The state Department of Administration has offered the Elections Board $300,000 to use on the project, but Kennedy said that was far from what is required.

"Even their own employees said that for $300,000, you might as well not do it because you'd be throwing your money away," Kennedy said.

McCallum's office deferred comment to administration Secretary George Lightbourn, whose agency is considering ways to phase in the project.

"We don't have policy differences over the project," Lightbourn said. "The trouble is that this is not the time to spend large amounts of money, in this case nearly $4 million."

Lightbourn said he hopes to go before the Joint Finance Committee this fall with his plan for a phase-in.

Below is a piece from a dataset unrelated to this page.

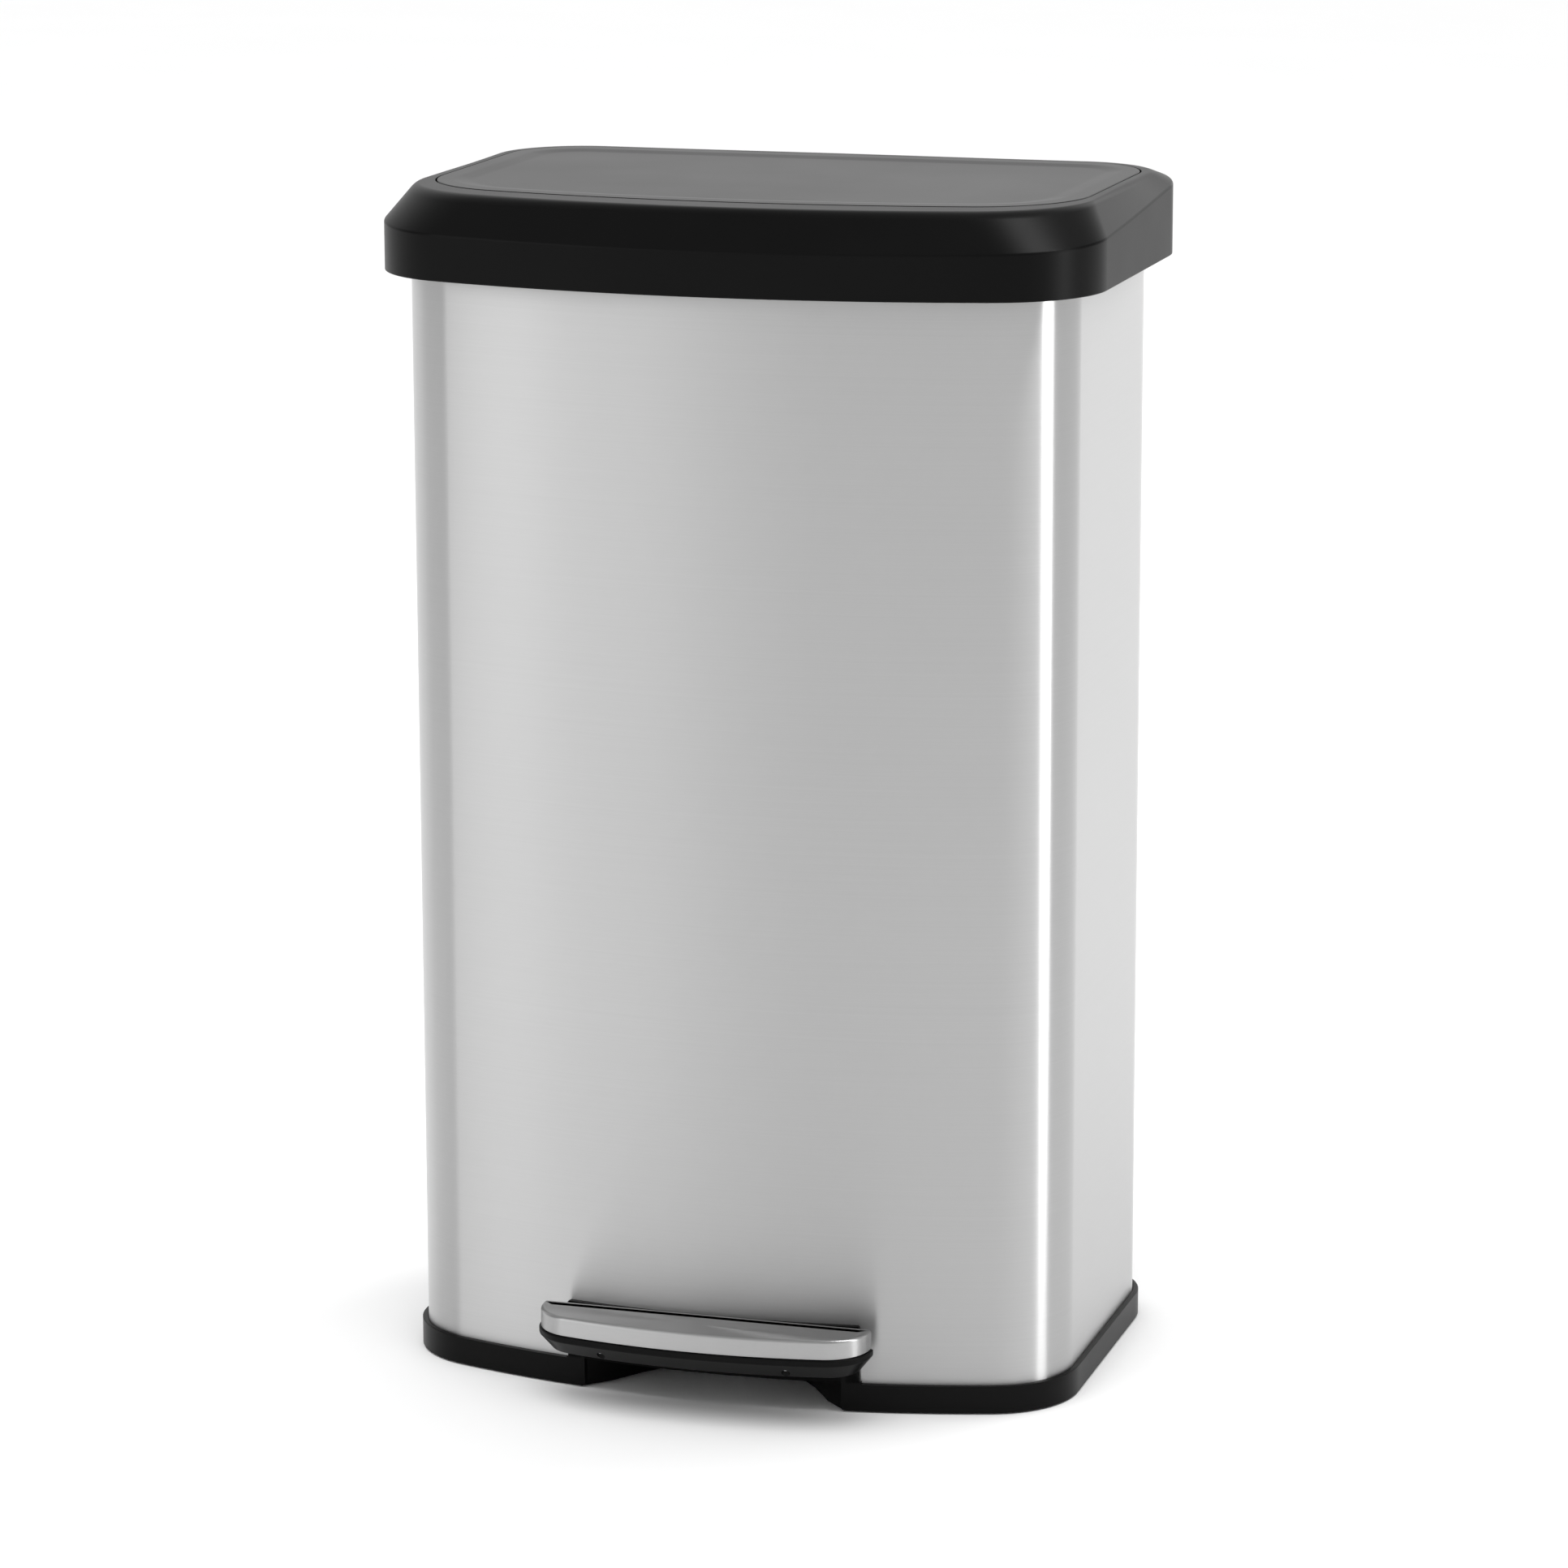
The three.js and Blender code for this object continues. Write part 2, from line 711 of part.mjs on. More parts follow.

Part of the problem in finding the money, one board member said, is that elections administration is not a high political priority with lawmakers.

"Prescription drugs for seniors is much sexier than money for the Elections Board," said John Savage, a board member. "For $3.5 million, they can spend it somewhere else and get more bang for the buck, as they see it."

Even if the board received funding today, it could take another two years before the system is completely operational, Kennedy said.

Mike McCabe, executive director of the Wisconsin Democracy Campaign, said lawmakers are reluctant to make campaign finance information broadly and immediately available, as an electronic filing system would do.

"There's no question in my mind that there is enormous political resistance," McCabe said. "It's two years overdue, and the Legislature's silence speaks volumes. Nobody's calling for audits or holding hearings asking why this hasn't been done."

McCabe's group now collects campaign finance information from paper reports and puts it into a computer database for analysis. He said the state system would eliminate the time-consuming process of entering the data.

"It would be extremely helpful to reporters and citizens, and groups like ours," said McCabe, whose group has lobbied for the computer system.


Appeared in the Milwaukee Journal Sentinel on Sept. 26, 2001.